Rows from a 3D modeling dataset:
────────────────────────────────────────
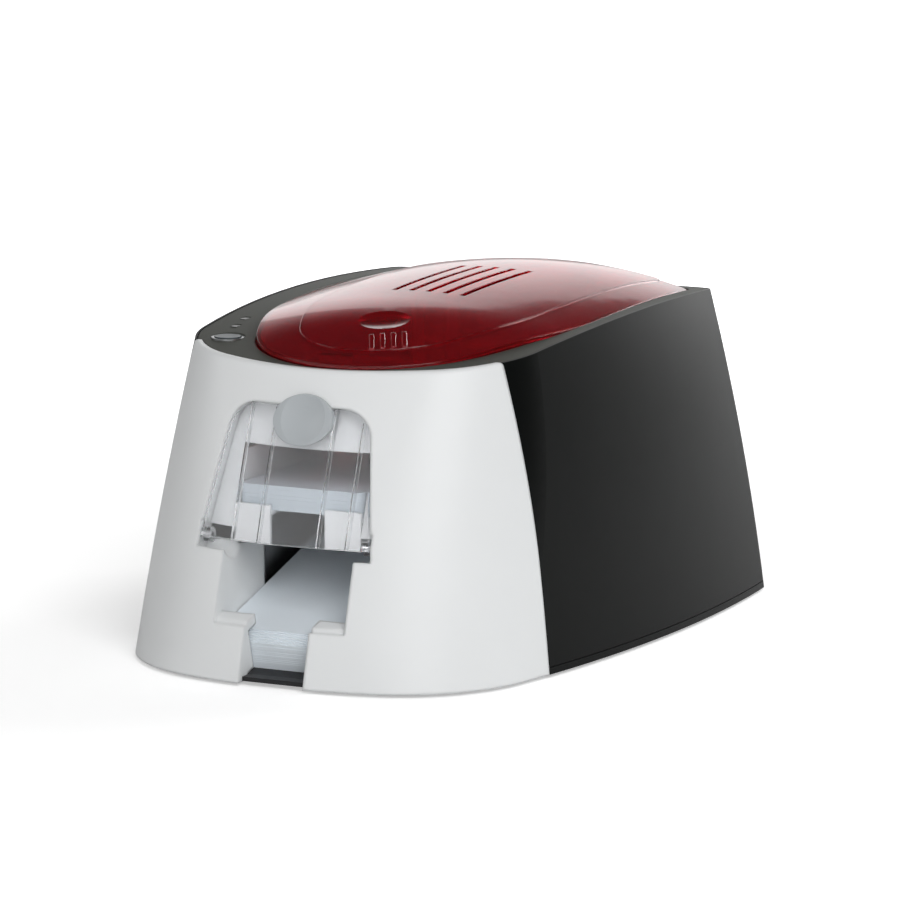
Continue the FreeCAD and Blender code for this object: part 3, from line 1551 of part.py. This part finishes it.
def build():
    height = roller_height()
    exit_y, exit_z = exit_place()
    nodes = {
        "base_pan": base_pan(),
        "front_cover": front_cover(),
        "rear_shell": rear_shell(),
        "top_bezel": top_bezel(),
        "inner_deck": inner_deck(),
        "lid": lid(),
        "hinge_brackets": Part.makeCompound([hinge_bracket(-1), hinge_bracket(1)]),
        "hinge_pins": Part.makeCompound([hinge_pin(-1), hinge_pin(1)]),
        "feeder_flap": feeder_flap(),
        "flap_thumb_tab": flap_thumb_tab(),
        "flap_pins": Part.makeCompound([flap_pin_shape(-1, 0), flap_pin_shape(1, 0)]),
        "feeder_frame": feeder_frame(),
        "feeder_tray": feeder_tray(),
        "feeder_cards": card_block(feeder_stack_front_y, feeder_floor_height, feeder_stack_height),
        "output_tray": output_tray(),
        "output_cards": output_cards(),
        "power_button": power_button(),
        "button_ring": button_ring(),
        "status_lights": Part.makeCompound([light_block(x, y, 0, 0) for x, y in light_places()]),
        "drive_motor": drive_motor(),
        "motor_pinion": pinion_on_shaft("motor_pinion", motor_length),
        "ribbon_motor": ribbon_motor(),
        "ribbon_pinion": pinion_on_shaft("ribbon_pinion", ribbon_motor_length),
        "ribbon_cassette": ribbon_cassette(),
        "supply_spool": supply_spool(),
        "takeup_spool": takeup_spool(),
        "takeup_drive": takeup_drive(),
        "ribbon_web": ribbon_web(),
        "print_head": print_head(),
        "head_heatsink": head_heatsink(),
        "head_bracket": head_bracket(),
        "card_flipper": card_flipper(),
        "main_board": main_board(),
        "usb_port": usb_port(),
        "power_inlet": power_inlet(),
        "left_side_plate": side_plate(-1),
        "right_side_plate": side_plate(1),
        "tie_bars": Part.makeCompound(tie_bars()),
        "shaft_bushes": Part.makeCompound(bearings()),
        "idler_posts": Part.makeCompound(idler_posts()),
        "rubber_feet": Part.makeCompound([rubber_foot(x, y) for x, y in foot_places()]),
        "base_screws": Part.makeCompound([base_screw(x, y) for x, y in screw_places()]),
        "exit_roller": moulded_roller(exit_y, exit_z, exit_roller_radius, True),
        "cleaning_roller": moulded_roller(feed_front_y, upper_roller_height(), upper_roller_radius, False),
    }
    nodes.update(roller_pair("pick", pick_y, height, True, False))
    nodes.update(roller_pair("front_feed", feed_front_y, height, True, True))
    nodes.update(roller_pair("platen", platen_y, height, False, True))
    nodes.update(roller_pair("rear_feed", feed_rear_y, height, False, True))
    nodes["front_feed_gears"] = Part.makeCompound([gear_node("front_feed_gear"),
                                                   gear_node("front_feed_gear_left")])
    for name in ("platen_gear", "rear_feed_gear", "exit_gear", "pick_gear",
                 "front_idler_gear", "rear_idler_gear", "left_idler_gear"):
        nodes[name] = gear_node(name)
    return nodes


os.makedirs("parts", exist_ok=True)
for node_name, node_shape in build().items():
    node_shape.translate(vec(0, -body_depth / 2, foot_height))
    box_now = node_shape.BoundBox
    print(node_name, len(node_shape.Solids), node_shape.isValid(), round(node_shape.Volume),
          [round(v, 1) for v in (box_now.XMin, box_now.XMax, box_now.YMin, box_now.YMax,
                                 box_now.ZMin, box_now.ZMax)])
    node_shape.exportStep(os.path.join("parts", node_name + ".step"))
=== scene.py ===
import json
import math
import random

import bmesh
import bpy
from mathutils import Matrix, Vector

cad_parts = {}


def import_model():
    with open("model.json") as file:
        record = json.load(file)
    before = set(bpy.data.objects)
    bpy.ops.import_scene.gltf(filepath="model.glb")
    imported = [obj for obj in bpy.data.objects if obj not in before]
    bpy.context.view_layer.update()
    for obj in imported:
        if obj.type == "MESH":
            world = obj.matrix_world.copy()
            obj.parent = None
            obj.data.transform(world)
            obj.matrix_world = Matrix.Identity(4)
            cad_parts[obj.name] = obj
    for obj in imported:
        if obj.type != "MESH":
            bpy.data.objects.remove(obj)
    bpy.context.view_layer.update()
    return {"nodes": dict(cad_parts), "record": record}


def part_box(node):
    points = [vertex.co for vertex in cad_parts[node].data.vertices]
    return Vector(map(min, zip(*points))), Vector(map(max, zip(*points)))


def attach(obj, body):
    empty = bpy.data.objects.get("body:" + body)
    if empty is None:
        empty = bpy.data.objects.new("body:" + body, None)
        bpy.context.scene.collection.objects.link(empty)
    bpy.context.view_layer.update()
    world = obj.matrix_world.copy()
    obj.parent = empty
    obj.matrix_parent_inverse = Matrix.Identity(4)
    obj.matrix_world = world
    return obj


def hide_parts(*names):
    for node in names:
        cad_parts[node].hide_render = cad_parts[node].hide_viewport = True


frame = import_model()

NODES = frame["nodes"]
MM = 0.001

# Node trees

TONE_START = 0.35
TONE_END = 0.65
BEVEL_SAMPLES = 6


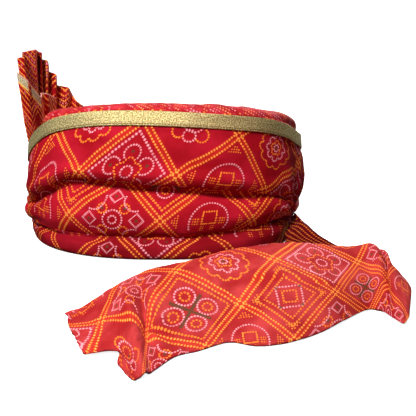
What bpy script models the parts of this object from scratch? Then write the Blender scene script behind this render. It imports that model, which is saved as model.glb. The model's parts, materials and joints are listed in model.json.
────────────────────────────────────────
◆ DIRECTIVE: Write out all the data again, exactly as it appears.

◆ SOLUTION FOR THIS PROBLEM:
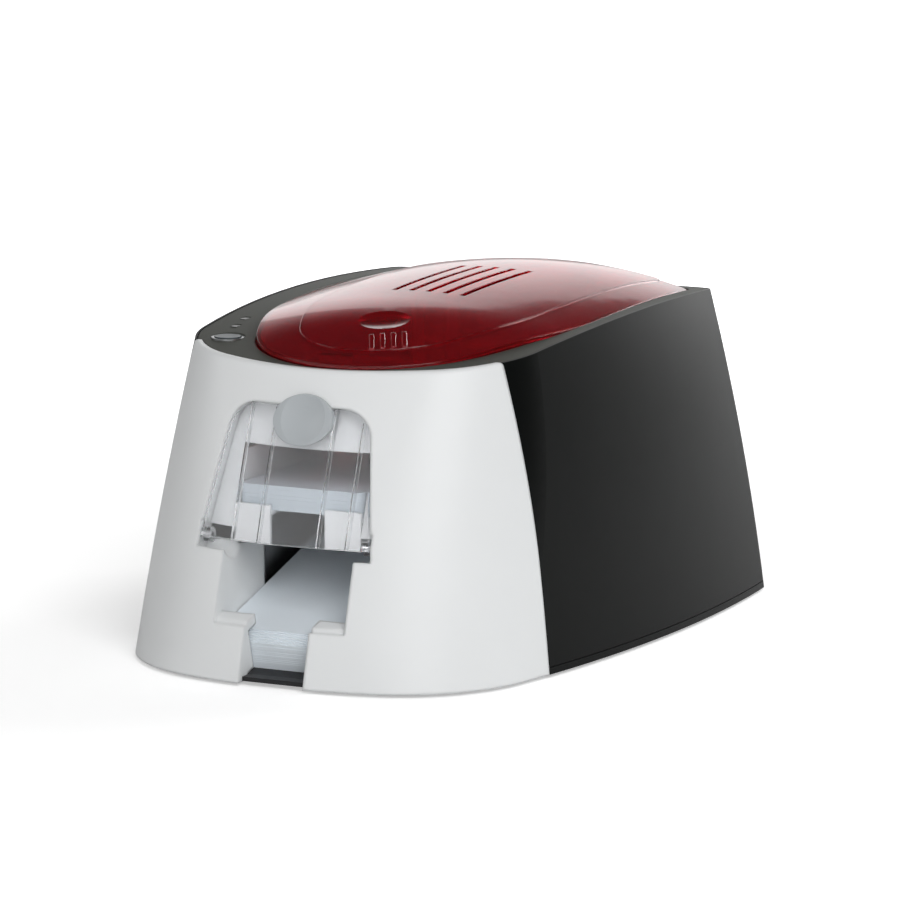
Continue the FreeCAD and Blender code for this object: part 3, from line 1551 of part.py. This part finishes it.
def build():
    height = roller_height()
    exit_y, exit_z = exit_place()
    nodes = {
        "base_pan": base_pan(),
        "front_cover": front_cover(),
        "rear_shell": rear_shell(),
        "top_bezel": top_bezel(),
        "inner_deck": inner_deck(),
        "lid": lid(),
        "hinge_brackets": Part.makeCompound([hinge_bracket(-1), hinge_bracket(1)]),
        "hinge_pins": Part.makeCompound([hinge_pin(-1), hinge_pin(1)]),
        "feeder_flap": feeder_flap(),
        "flap_thumb_tab": flap_thumb_tab(),
        "flap_pins": Part.makeCompound([flap_pin_shape(-1, 0), flap_pin_shape(1, 0)]),
        "feeder_frame": feeder_frame(),
        "feeder_tray": feeder_tray(),
        "feeder_cards": card_block(feeder_stack_front_y, feeder_floor_height, feeder_stack_height),
        "output_tray": output_tray(),
        "output_cards": output_cards(),
        "power_button": power_button(),
        "button_ring": button_ring(),
        "status_lights": Part.makeCompound([light_block(x, y, 0, 0) for x, y in light_places()]),
        "drive_motor": drive_motor(),
        "motor_pinion": pinion_on_shaft("motor_pinion", motor_length),
        "ribbon_motor": ribbon_motor(),
        "ribbon_pinion": pinion_on_shaft("ribbon_pinion", ribbon_motor_length),
        "ribbon_cassette": ribbon_cassette(),
        "supply_spool": supply_spool(),
        "takeup_spool": takeup_spool(),
        "takeup_drive": takeup_drive(),
        "ribbon_web": ribbon_web(),
        "print_head": print_head(),
        "head_heatsink": head_heatsink(),
        "head_bracket": head_bracket(),
        "card_flipper": card_flipper(),
        "main_board": main_board(),
        "usb_port": usb_port(),
        "power_inlet": power_inlet(),
        "left_side_plate": side_plate(-1),
        "right_side_plate": side_plate(1),
        "tie_bars": Part.makeCompound(tie_bars()),
        "shaft_bushes": Part.makeCompound(bearings()),
        "idler_posts": Part.makeCompound(idler_posts()),
        "rubber_feet": Part.makeCompound([rubber_foot(x, y) for x, y in foot_places()]),
        "base_screws": Part.makeCompound([base_screw(x, y) for x, y in screw_places()]),
        "exit_roller": moulded_roller(exit_y, exit_z, exit_roller_radius, True),
        "cleaning_roller": moulded_roller(feed_front_y, upper_roller_height(), upper_roller_radius, False),
    }
    nodes.update(roller_pair("pick", pick_y, height, True, False))
    nodes.update(roller_pair("front_feed", feed_front_y, height, True, True))
    nodes.update(roller_pair("platen", platen_y, height, False, True))
    nodes.update(roller_pair("rear_feed", feed_rear_y, height, False, True))
    nodes["front_feed_gears"] = Part.makeCompound([gear_node("front_feed_gear"),
                                                   gear_node("front_feed_gear_left")])
    for name in ("platen_gear", "rear_feed_gear", "exit_gear", "pick_gear",
                 "front_idler_gear", "rear_idler_gear", "left_idler_gear"):
        nodes[name] = gear_node(name)
    return nodes


os.makedirs("parts", exist_ok=True)
for node_name, node_shape in build().items():
    node_shape.translate(vec(0, -body_depth / 2, foot_height))
    box_now = node_shape.BoundBox
    print(node_name, len(node_shape.Solids), node_shape.isValid(), round(node_shape.Volume),
          [round(v, 1) for v in (box_now.XMin, box_now.XMax, box_now.YMin, box_now.YMax,
                                 box_now.ZMin, box_now.ZMax)])
    node_shape.exportStep(os.path.join("parts", node_name + ".step"))
=== scene.py ===
import json
import math
import random

import bmesh
import bpy
from mathutils import Matrix, Vector

cad_parts = {}


def import_model():
    with open("model.json") as file:
        record = json.load(file)
    before = set(bpy.data.objects)
    bpy.ops.import_scene.gltf(filepath="model.glb")
    imported = [obj for obj in bpy.data.objects if obj not in before]
    bpy.context.view_layer.update()
    for obj in imported:
        if obj.type == "MESH":
            world = obj.matrix_world.copy()
            obj.parent = None
            obj.data.transform(world)
            obj.matrix_world = Matrix.Identity(4)
            cad_parts[obj.name] = obj
    for obj in imported:
        if obj.type != "MESH":
            bpy.data.objects.remove(obj)
    bpy.context.view_layer.update()
    return {"nodes": dict(cad_parts), "record": record}


def part_box(node):
    points = [vertex.co for vertex in cad_parts[node].data.vertices]
    return Vector(map(min, zip(*points))), Vector(map(max, zip(*points)))


def attach(obj, body):
    empty = bpy.data.objects.get("body:" + body)
    if empty is None:
        empty = bpy.data.objects.new("body:" + body, None)
        bpy.context.scene.collection.objects.link(empty)
    bpy.context.view_layer.update()
    world = obj.matrix_world.copy()
    obj.parent = empty
    obj.matrix_parent_inverse = Matrix.Identity(4)
    obj.matrix_world = world
    return obj


def hide_parts(*names):
    for node in names:
        cad_parts[node].hide_render = cad_parts[node].hide_viewport = True


frame = import_model()

NODES = frame["nodes"]
MM = 0.001

# Node trees

TONE_START = 0.35
TONE_END = 0.65
BEVEL_SAMPLES = 6


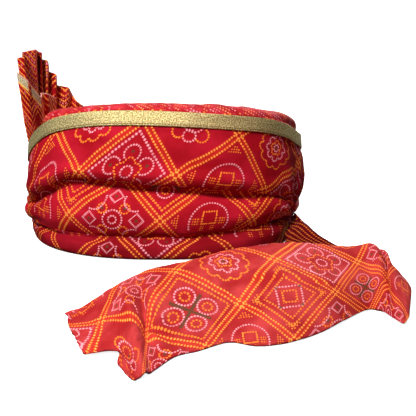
What bpy script models the parts of this object from scratch? Then write the Blender scene script behind this render. It imports that model, which is saved as model.glb. The model's parts, materials and joints are listed in model.json.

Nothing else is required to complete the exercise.